The Epoch Times adds:
In June, a Chinese man pleaded guilty in connection with laundering more than $4 million in drug proceeds generated by large-scale cocaine trafficking in the United States, specifically Virginia.
The man, Xueyong Wu, worked with Latin American drug trafficking organizations to repatriate the money to Mexico through a “complex series of international financial transactions,” according to the Department of Justice (DOJ). Wu received a percentage of the money involved.
Another Chinese man was convicted in March for coordinating drug money collection in Chicago for Mexico-based cartels and then transferring it into bank accounts located in China, the Justice Department added.

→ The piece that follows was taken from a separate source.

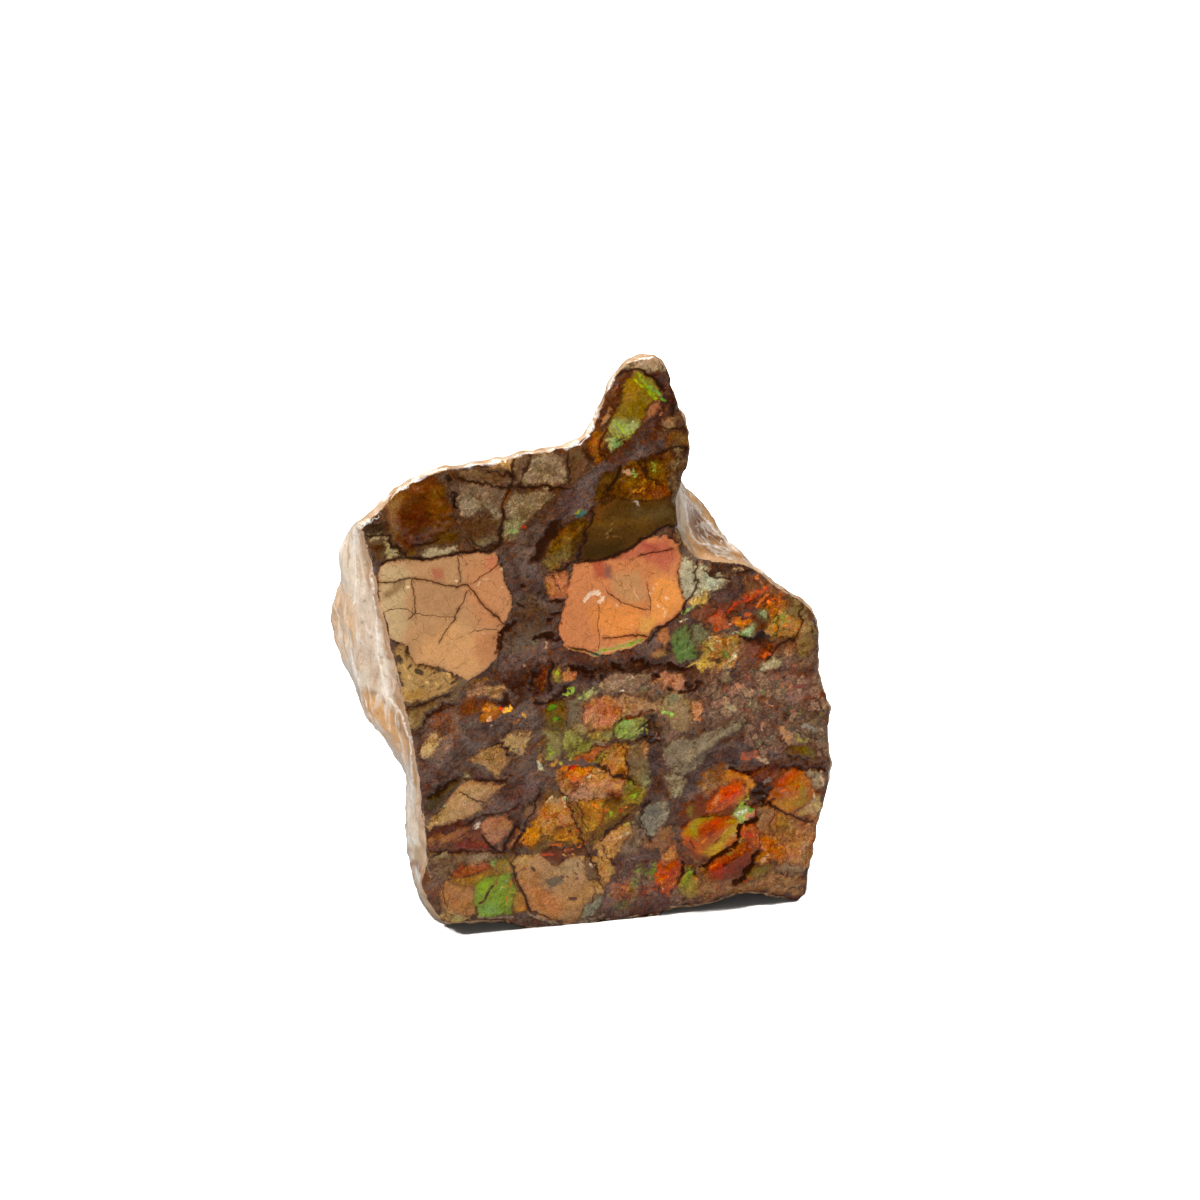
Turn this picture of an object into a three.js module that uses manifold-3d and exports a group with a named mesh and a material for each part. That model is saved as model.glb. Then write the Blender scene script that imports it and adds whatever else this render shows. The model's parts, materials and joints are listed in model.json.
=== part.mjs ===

“Xianbing Gan directed the money transfers while living in Guadalajara, Mexico, but was arrested at Los Angeles airport during a stopover from Hong Kong to Mexico,” the news outlet reported.
Maltz notes that traditionally, money laundering operations charge about 8 percent for laundering bulk amounts of cash. However, the Chinese networks took over the industry by dramatically cutting their commissions to as low as 1 percent or, sometimes, for nothing at all.
That makes perfect sense if the objective of the ChiComs isn’t to earn income (China’s economy is the second-largest in the world) but to undermine the United States and Western powers with a flood of powerful, deadly drugs. (Related: Mexican drug cartels using illegal immigration flood as cover to smuggle operatives and hard drugs into the U.S.)
“It’s a brilliant business idea,” Maltz said. “They set up very sophisticated, complex, trade-based money laundering schemes where hundreds of millions of dollars are picked up and used to buy consumer goods in China.
“And then the consumer goods are shipped into Central America, South America, all over the region in Latin America, to launder the proceeds for the drug traffickers in Mexico as well,” he added.
Chinese citizens living in the U.S. also operate another popular scheme called the Chinese Underground Banking System. Not only do such operations launder money, they also assist Chinese nationals living in America in accessing huge amounts of money, the DEA said.
In the late 1990s and early 2000s, the DEA began targeting precursor chemicals used in the manufacture of meth.
“During that same timeframe, the geniuses in the Sinaloa cartel like ‘Chapo’ Guzman and others were aligning themselves with the Chinese organized crime groups, and they were importing multi-ton shipments of chemicals from China right into Mexico — specifically to produce methamphetamine,” Maltz said, resulting in the establishment of massive meth labs in the country.
“Chinese are also operating all over [in] Panama and areas of Central America, as well as working on large cocaine shipments to Asia and other parts of the world,” Maltz added. “People don’t realize that ethnic Chinese are down there in the trenches organizing large-scale cocaine shipments as well.”